After two years at the Sahara in Reno, the casino was acquired by the Hilton Corporation and the SBOP was forced to change its location again. Starting in 1982, the SBOP was held at the Sahara in Lake Tahoe. After a few years at the Sahara in Lake Tahoe, Slim moved the event to Caesar's in Lake Tahoe where it would be played for just one year. The location again changed to Caesar's in Las Vegas, where it would be held for several more years. When Caesar's closed its poker room in 1990, Slim took the best deal he could find. This took the tournament to a small casino the Flamingo Hilton in Laughlin, Nevada. Slim said that in order to get to the tournament, "You had to fly to Vegas and rent a car and drive 125 miles, and that didn't go over real big." Only 12 people showed up for the 1991 SBOP Main Event. The lack of stability in the tournament's location has been cited as one of the reasons why the tournament ultimately failed.

== Prize ==

While the WSOP uses a flat model wherein there were a fairly large number of contestants making it "in the money", the SBOP used a top heavy formula where the top finishers walked away with a disproportionate share of the cash. For many of the events, the tournament only paid the top three finishers. As the SBOP grew, the number of winners increased, but the prize structure always remained top heavy. From 1985 to 1989, there were enough participants that the Main Event always paid at least the top seven players. Despite the top heavy pay-out structure, the WSOP Main Event always paid at least twice the amount as the SBOP Main Event during the same year.

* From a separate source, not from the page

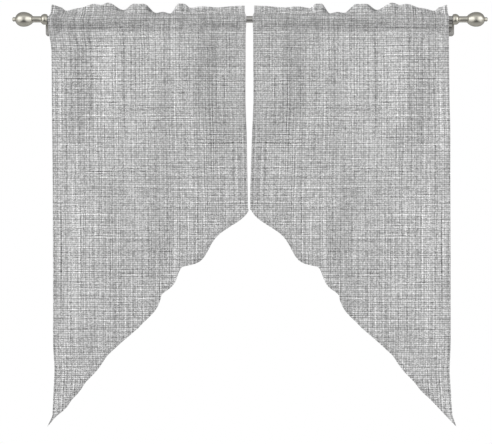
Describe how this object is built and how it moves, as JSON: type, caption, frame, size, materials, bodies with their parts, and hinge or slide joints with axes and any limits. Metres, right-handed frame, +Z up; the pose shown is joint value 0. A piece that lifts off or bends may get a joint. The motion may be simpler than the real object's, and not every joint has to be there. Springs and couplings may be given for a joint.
{
  "type": "pair of swag valances on a curtain rod",
  "caption": "Grey linen-look swag valances with ruffled rod-pocket headings and scalloped slanting edges, hung on a round metal rod with egg finials and wall brackets.",
  "frame": {"origin": "on the wall, at the height of the rod's axis, midway between the two brackets", "axes": "+X along the rod, to the right as seen from the room; +Y into the wall; +Z up"},
  "size_m": [1.2848, 0.0998, 1.1435],
  "materials": {
    "cloth": "matt, open slubbed linen weave in mixed greys",
    "nickel": "satin nickel with a slight warm tint"
  },
  "bodies": {
    "root": {"panel_left": "cloth", "panel_right": "cloth", "rod": "nickel", "finial_left": "nickel", "finial_right": "nickel", "bracket_left": "nickel", "bracket_right": "nickel"}
  },
  "joints": []
}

One of the trademarks of the SBOP was the personalized gift from Amarillo Slim that the winner received. The first year, the gift was a $3,000 pair of customized cowboy boots, but as the tournament grew so too did the value of the gift. In 1980 a trophy was presented to the winners, with SBOP main event winner Gabe Kaplan describing it as "a loving cup that was so enormous it made the gaudy gold bracelets given to the winners at the World Series of Poker look understated."

== Key ==

| * | Elected to the Poker Hall of Fame. |
| † | Denotes player known to be deceased. |
| Year | The year of the SBOP tournament. |
| Winner | The person who won the Main Event, number in () are the number of WSOP bracelets the person acquired. |
| Prize (US$) | Prize money for the SBOP Main Event. |
| Entrants | This column indicates the number of players in that year's Main Event. The number in the () are the number of paid prizes. |
| Location | This column represents where the tournament was held. |
| Results | This column provides a link to a breakdown of all events for that year. |
| Ref. | References |

== Results ==

| Image | Year | Winner | Prize | Entrants^{[a]} | Location | Results | Reference |
|---|---|---|---|---|---|---|---|
|  | 1979 | George Huber | $150,000 | 30 (7) | Hilton Hotel, Las Vegas, NV | Results |  |
|  | 1980 | Gabe Kaplan | $190,000 | ca 25 (2) | Sahara, Reno NV | Results |  |
|  | 1981 | Junior Whited | $130,000 | 26 (3) | Sahara, Reno NV | Results |  |
|  | 1982 | Ed Stevens | $195,000 | ca 51 (4) | Sahara, Lake Tahoe | Results |  |
|  | 1983 | Hans "Tuna" Lund† (4) | $275,000 | ca 50 (7) | Sahara, Lake Tahoe | Results |  |
|  | 1984 | Stu Ungar†* (5) | $275,000 | ca. 50 (7) | ^{[b]} | Results |  |
|  | 1985 | Mickey Appleman (4) | $205,000 | 41 (7) | ^{[b]} | Results |  |
|  | 1986 | Billy T. Walters^{[citation needed]} | $175,000 | ca 52 (9) | ^{[b]} | Results |  |
|  | 1987 | Jack Keller†* (3) | $220,000 | ca 44 (7) | Caesars Las Vegas | Results |  |
|  | 1988 | Stu Ungar†* (5) | $210,000 | 42 (7) | Caesars Las Vegas | Results |  |
|  | 1989 | Stu Ungar†* (5) | $205,000 | 41 (2) | Caesars Las Vegas | Results |  |
|  | 1990 | T. J. Cloutier* (6) | $240,000 | 48 (7) | Caesars Las Vegas | Results |  |
|  | 1991 | Jack Keller†* (3) | $52,250 | 12 (3) | Flamingo Laughlin | Results |  |

== Notes ==
The number of entrants to the SBOP varies from source to source. Events marked with a "ca." indicate events where the exact number is not known.

The location of the SBOP varies from source to source. The Hendon Mob records the location of all of the events as Caesar's Las Vegas. One of the legacies of the SBOP, however, was that it could not find a permanent home and kept moving. According to Amarillo Slim, the event was held at the Sahara in Lake Tahoe for several years before moving to Caesar's in Lake Tahoe. It only stayed at Caesar's Lake Tahoe for one year before moving to Caesar's Las Vegas.